Too Happy to Write?

I know what you’re thinking; give me these problems!  But I wonder if this truly exists.  I think about this now because, as I mentioned in a previous post, in Joshua Ferris’s To Rise Again at a Decent Hour, he describes the main character’s ex-girlfriend, who he hired to be his office manager, but then (unwisely) did not fire after they broke up, going through a period where she experienced this phenomenon.  She used to write poetry, but then found that, in this blissful “honeymoon” period of their relationship, she was simply too happy to write.

Me personally, I don’t know if I’ve ever been too happy for anything.  Certainly not too happy to write.  But I wonder if certain emotions, certain periods of our lives, are more conducive to writing than others.

I find that when I am particularly angry I can write some quick, biting, very funny, very sarcastic, very aggressive material.  And it comes very easily.  And I think it’s very good.  I don’t think I could capture the same tone and urgency if I was trying to write that same material, but artificially, from a place of contentment (I don’t know that I would describe anger as the opposite of happiness for me.  Maybe not even sadness.  I think my opposite of happiness is probably despair, or loss of hope).

When I am in love, and moved by love, especially new love, that writing too I think is very good, and comes very easily, but it is very different from my angry writing.  This “love” though, at least for me, is rarely the blissful honeymoon happiness I think Ferris referred to; there is more a sense of urgency, also angst, and it borders on recklessness.  It is not a constant, contented state.  It is a state of flux, and there are feelings of elusiveness, even as it moves towards what would seem like certainty.

In short, I am never content.

But I think if I was, and were I to try to write in that state, it would probably be very sappy indeed.  I don’t always write for the mood I am in; sometimes I write aspiring for a different mood or state of being.  But what I read rarely seems to be written from a place of calm, blissful contentment.  Does anyone write from that place?  And if so, does anyone do it well?

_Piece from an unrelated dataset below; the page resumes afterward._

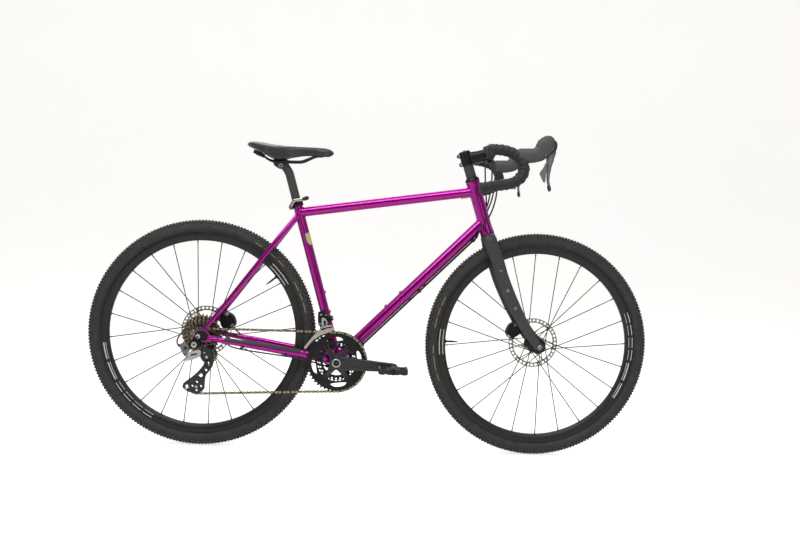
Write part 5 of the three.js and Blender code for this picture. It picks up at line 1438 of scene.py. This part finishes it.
# The link leans outwards as it goes forwards.
SLANT = Matrix(((1, 0, 0, 0), (-0.25, 1, 0, -140.25), (0, 0, 1, 0), (0, 0, 0, 1)))
piece("rd_link_slot_shade", Shape().add(LINK_SLOT_SHADE, SLANT), BLACK, "rd_link")
piece("rd_link_plate", Shape().add(LINK_FACE, SLANT), SILVER, "rd_link", bevel=1.0, angle=40,
      stands_for=["rd_link"])
KNUCKLE = Shape()
KNUCKLE.slab([(-517, 321), (-500, 325), (-476, 315), (-474, 298), (-489, 282), (-508, 281), (-518, 297)], 6,
             -98, -84)
KNUCKLE.slab([(-511, 316), (-498, 319), (-482, 312), (-481, 300), (-491, 289), (-505, 288), (-511, 299)], 5,
             -101.5, -97)
KNUCKLE.turned([(0, -98), (12.4, -98), (13, -96), (13, -72.5), (11, -71.6), (0, -71.6)], GUIDE, Y, 40)
piece("rd_p_knuckle_body", KNUCKLE, GREY, "rd_p_knuckle", bevel=1.6, stands_for=["rd_p_knuckle"])
K_BOLTS = Shape().bolt(V(-504, -101.2, 310), -Y, 2.6, 1.6).bolt(V(-497, -101.2, 297), -Y, 4.6, 1.6)
K_BOLTS.rod(V(-484, -92, 311), V(-480, -92, 318), 2.8, 16)
piece("rd_p_knuckle_bolts", K_BOLTS, SILVER, "rd_p_knuckle", bevel=0.2)

CAGE_OUTLINE = [(-484, 303), (-481, 289), (-486, 262), (-498, 243), (-507, 232), (-509, 214), (-510, 188),
                (-530, 175), (-560, 183), (-575, 194), (-573, 208), (-550, 225), (-527, 247), (-512, 267),
                (-509, 285), (-509, 303)]
CAGE_HOLES = [rounded([(-502, 276), (-500, 261), (-494, 264), (-495, 279)], 2),
              rounded([(-509, 259), (-513, 251), (-505, 243), (-499, 252)], 2.4),
              rounded([(-526, 238), (-532, 231), (-521, 225), (-513, 233), (-517, 243)], 2.4),
              circle(-560.5, 196, 7.6, 20)]
CAGE_HOLES += [circle(x, z, 4.7, 20) for x, z in ((-545.5, 199), (-532, 212), (-532.5, 186), (-519, 199))]
for label, low, high in (("outer", -69.0, -66.9), ("inner", -54.1, -52.0)):
    side = Shape().slab(CAGE_OUTLINE, 6, low, high, CAGE_HOLES)
    piece(f"rd_cage_{label}_plate", side, GREY if label == "outer" else BLACK, "rd_cage",
          bevel=0.5, stands_for=["rd_cage"] if label == "outer" else ())
CAGE_BOLTS = Shape()
for label, hub, phase in (("guide", GUIDE, GUIDE_WHEEL.phase), ("tension", TENSION, TENSION_WHEEL.phase)):
    CAGE_BOLTS.rod(hub - Y * 68, hub - Y * 53, 2.8, 16)
    CAGE_BOLTS.bolt(hub - Y * 68.8, -Y, 4.0, 1.6)
    CAGE_BOLTS.bolt(hub - Y * 52.2, Y, 4.0, 1.4)
    windows = [circle(hub.x, hub.z, 4.6, 24)] + [circle(*polar(hub, 13, angle), 4.4, 14) for angle in turns(4)]
    pulley = Shape().plate(toothed(hub, PULLEY_TEETH, phase, 2.2), SMALL_COG_Y - 0.9, SMALL_COG_Y + 0.9,
                           windows)
    pulley.turned([(3.1, -4.8), (6.6, -4.8), (7.0, -1), (7.0, 1), (6.6, 4.8), (3.1, 4.8)],
                  hub + Y * SMALL_COG_Y, Y, 28)
    piece(f"rd_{label}_pulley_wheel", pulley, PLASTIC, f"rd_{label}_pulley", bevel=0.25,
          stands_for=[f"rd_{label}_pulley"])
piece("rd_cage_bolts", CAGE_BOLTS, SILVER, "rd_cage", bevel=0.15)

# ---------- front derailleur ----------

FD_CLAMP = 132
FD = Shape()
FD.turned([(14.95, -8), (17.6, -8), (18.6, -7.2), (18.6, 7.2), (17.6, 8), (14.95, 8)], on_seat(FD_CLAMP),
          SEAT_UP)
FD.slab([(-168, 440), (-150, 444), (-137, 436), (-134, 414), (-139, 396), (-153, 390), (-165, 396),
         (-168, 418)], 7, -32.4, -19)
FD.slab([(-168, 440), (-150, 444), (-137, 436), (-136.5, 426.6), (-158.4, 426.6), (-158.4, 398.5), (-166, 400),
         (-168, 418)], 3, -38.5, -31)
FD.block(on_seat(FD_CLAMP, 16, 0), (9, 15, 13), SEAT_FRONT, SEAT_UP)
piece("fd_clamp_body", FD, BLACK, "frame", bevel=1.2, stands_for=["fd_body"])
FD_BOLTS = Shape()
for centre, radius, height in ((V(-158, -38.3, 432), 3.0, 2.0), (V(-143, -38.3, 431), 2.4, 1.6),
                               (on_seat(FD_CLAMP, 16, -7), 3.6, 2.6), (V(-161, -38.3, 403), 2.8, 1.8)):
    FD_BOLTS.bolt(centre, -Y, radius, height)
piece("fd_bolts", FD_BOLTS, SILVER, "frame", bevel=0.15)
LINK_WINDOW = rounded([(-150, 415), (-143, 414), (-142, 402), (-148, 400)], 2)
FD_LINK = Shape().slab([(-156, 424), (-144, 423), (-137, 410), (-135, 386), (-147, 383), (-155, 396)], 5, -44.2,
                       -40.6, [LINK_WINDOW])
piece("fd_link_plate", FD_LINK, SILVER, "fd_cage", bevel=0.6)
FD_CAGE = Shape()
OUTER_BAND = [(-207, 330), (-194, 348), (-176, 371), (-158, 389), (-138, 396), (-117, 399), (-114, 388),
              (-133, 380), (-156, 370), (-180, 353), (-192, 338), (-200, 328)]
FD_CAGE.slab(OUTER_BAND, 4, -57, -55.6)
RIB = [(-196, 340), (-178, 362), (-158, 379), (-138, 388), (-122, 391), (-122, 387.5), (-138, 384.5),
       (-156, 375.5), (-175, 360), (-192, 340)]
FD_CAGE.slab(RIB, 2, -58.2, -56.6)
FD_CAGE.block(V(-202, -50.7, 329.5), (6, 12.4, 7), V(0.5, 0, 0.87), V(-0.87, 0, 0.5))
FD_CAGE.slab([(-155, 395), (-138, 402), (-124, 402), (-122, 394), (-138, 392), (-155, 384)], 3, -57, -44.4)
INNER_BAND = [(-207, 330), (-194, 348), (-176, 371), (-158, 389), (-138, 396), (-117, 399), (-114, 383),
              (-133, 375), (-152, 366), (-175, 349), (-187, 334), (-198, 324)]
# The inner cage plate is darker nickel: painted shade behind the outer plate.
piece("fd_cage_inner_plate", Shape().slab(INNER_BAND, 4, -45.8, -44.4), SHADED_NICKEL, "fd_cage",
      bevel=0.3)
piece("fd_cage_plates", FD_CAGE, CAGE_STEEL, "fd_cage", bevel=0.3, stands_for=["fd_cage"])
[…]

On some level I do think I fear achieving a place of calm and serenity, and the impact it would have.  On my writing.  Of course, in the heat of the moment, I would trade most of my stress and frustration and sorrow and anger for its opposite.  But what would that do to my writing?

Why do we write?  Do we write to battle unhappiness?  If we were so happy we could barely stand it, would any of us write at all?  Do we write thinking writing will make us happy?

I often find myself thinking “man, if only I didn’t have a job and all these responsibilities.  If only I could just have more hours of my life devoted to long, pondering walks, and reading, and thinking, and WRITING, that would be so amazing.  I would be the best, most prolific writer ever.”  But I bet that’s not true.  If I had nothing but time, and all stresses removed, what would be my motivation?  And what would I write about?  Puppies?  Sunsets?  Chocolate?  LAME!

I guess I don’t know if I can imagine being too “happy” to write.  But I can imagine being too…something.  I’ll let you know if I ever actually get there.